Eventually, Shell agreed to suspend oil exploration during the fall whale season. But Interior has yet to adopt regulations requiring other oil companies to follow suit.
Inupiat leaders say that before offshore oil drilling begins, the federal government should open land-based oil development in northern Alaska, particularly in the Arctic National Wildlife Refuge.
However, ANWR oil development has been repeatedly blocked by national environmental groups seeking to preserve the region's remote ecosystem. Those groups side with the Gwich'in Natives who live south of the refuge and fear that drilling would endanger the porcupine caribou herds that migrate through the region.
The North Slope leaders are also critical of Interior's recent proposal to limit oil leasing in Alaska's National Petroleum Reserve.
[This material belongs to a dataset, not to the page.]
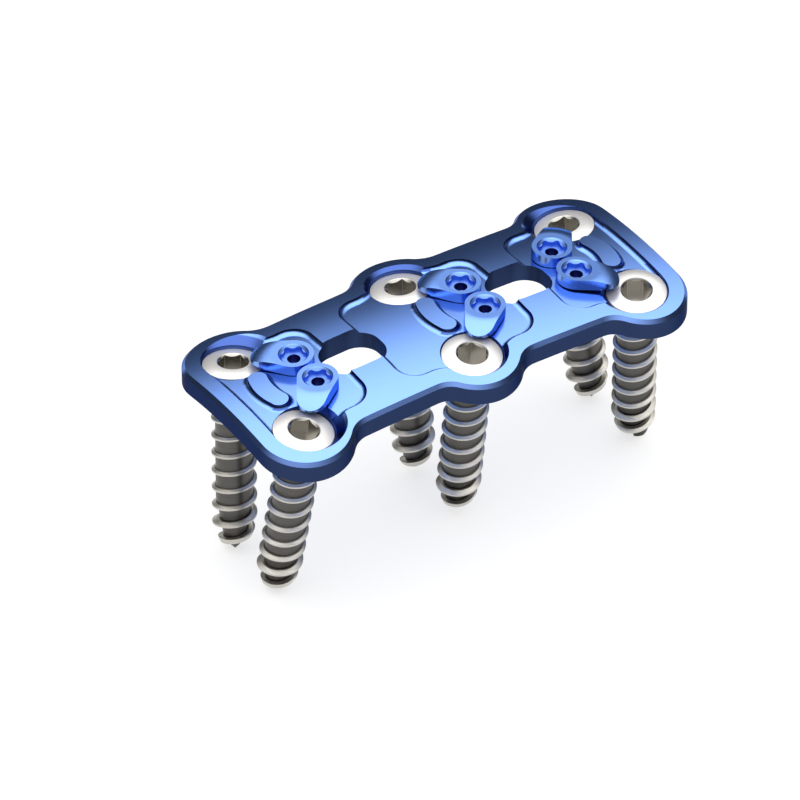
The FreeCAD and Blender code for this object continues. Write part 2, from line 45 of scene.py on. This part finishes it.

They warn that the management plan is overly restrictive and could block construction of a pipeline from the Chukchi Sea to the Trans-Alaska pipeline.
Environmentalists praise the plan, which they say would protect important wildlife areas. The proposal would allow oil and gas leasing on roughly half the 22.5 million acres, while setting aside roughly 13 million acres as special management protection areas (E&ENews PM, Aug. 13).
But as oil drilling begins in the Arctic, some Native leaders continue to call for additional environmental protections. At the Arctic Imperative Summit, Itta recommended that the federal government bar drilling in parts of offshore Alaska.
"If you want to sustain the culture, you have to give the health of the whale and its habitat equal priority over oil and gas activities," Itta said. "This means probably putting significant protective status on chunks of the Beaufort and Chukchi sea."
He called on the Interior Department to craft new oil industry regulations specifically designed for the Arctic's unforgiving, icy conditions. "You can't just take the Gulf of Mexico standards that are all tropical in nature, tweak them up a little bit and send them up North and say that'll do," he said. "I urge real-life tests for oil spill containment in the Arctic in ice-infested waters."